Pero, aunque soledad y aislamiento pudieran confundirse, bien es cierto que este último concepto comporta un grado de impermeabilidad social y de incomunicación que no se adhiere al afán de un músico. Consciente de la necesidad de transmitir mensajes, Gould no renuncia sin embargo “a estar consigo mismo”. Pero para ello ha de extender su espacio vital íntimo más lejos del mero monólogo y explora sus “otros yo” en entrevistas inexistentes (con el director de orquesta tradicionalista Sir Nigel Twitt-Thornwaite, con el crítico musical Theodore Slutz, con el compositor serialista Karlheinz Klopsweisser…). En sus incursiones radiofónicas adaptaría la técnica del contrapunto hilando sus personajes en sí mismo. La radio, como medio prototípico del alma solitaria, es utilizada también como mecanismo protector. Si primero fue el teclado, pero condicionado a la expresividad de los gestos, luego el micrófono permitiría alinearse “físicamente” del entorno y acercarse a todo el mundo igual que ofrecían los nuevos recursos tecnológicos de grabación.
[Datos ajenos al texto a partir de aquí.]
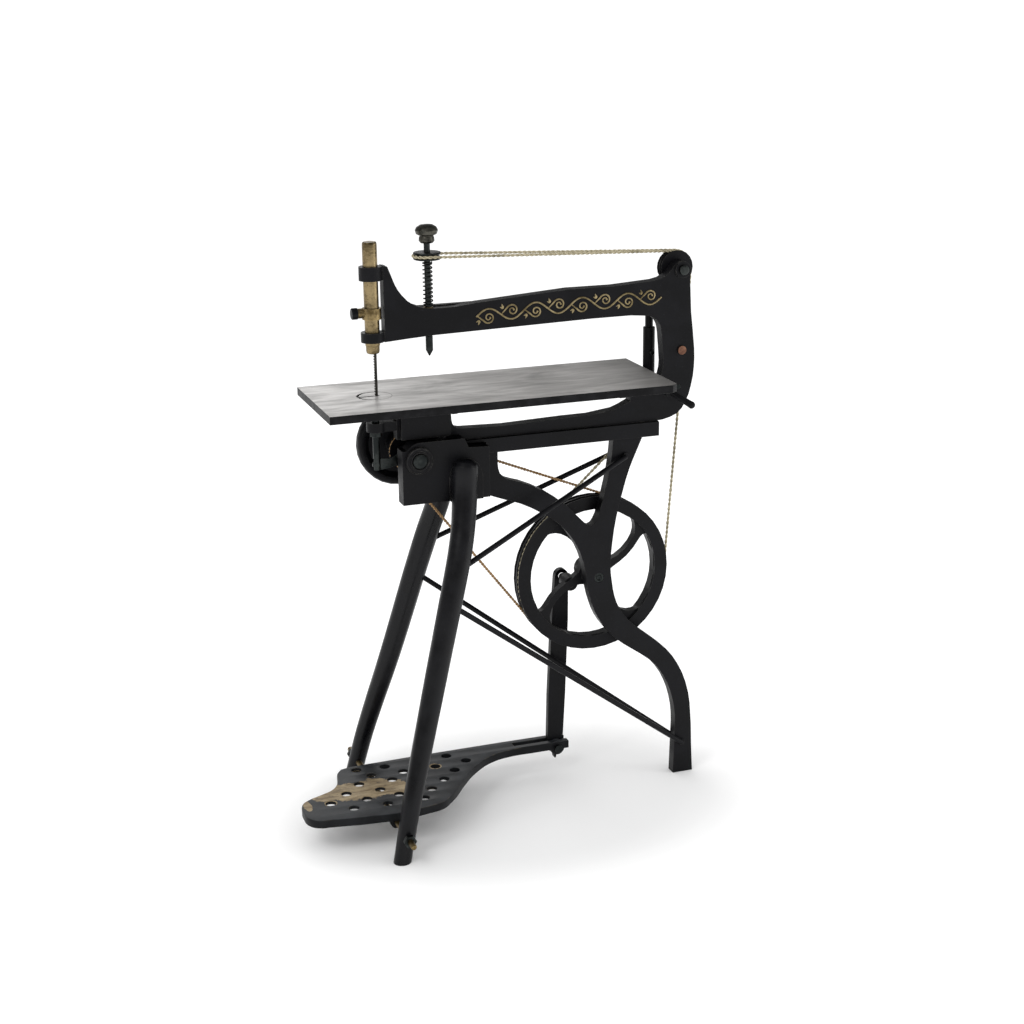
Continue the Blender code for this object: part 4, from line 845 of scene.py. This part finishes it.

Gould opta por la quietud del estudio y la escucha de un vinilo como formas de comunicación más válidas, sobre todo porque se trata en cualquier caso de una experiencia individual(izada). La distancia aséptica de la tecnología, como también el teléfono cabría añadir, le proporciona mas seguridad y “naturalidad” a su mediación comunicativa. El espacio de Gould no es sin embargo ningún espacio concreto, el suyo podía ser una habitación de hotel con teléfono o un estudio de grabación con una mesa de mezclas, lugares desde los cuales atravesaría otros muchos espacios diferentes, sin importarle la historia de las cuatro paredes que le encerraran físicamente. Solo los intrumentos imprecisndibles que le acompañaban (el piano, el teléfono, el micrófono) eran la excusa metafórica de su soledad. Desnuda su voz y “su” música de su persona y su matiz pianístico, Gould huyó de lo subjetivo para hacerse más propio e intransferible, aunque parezca una paradoja.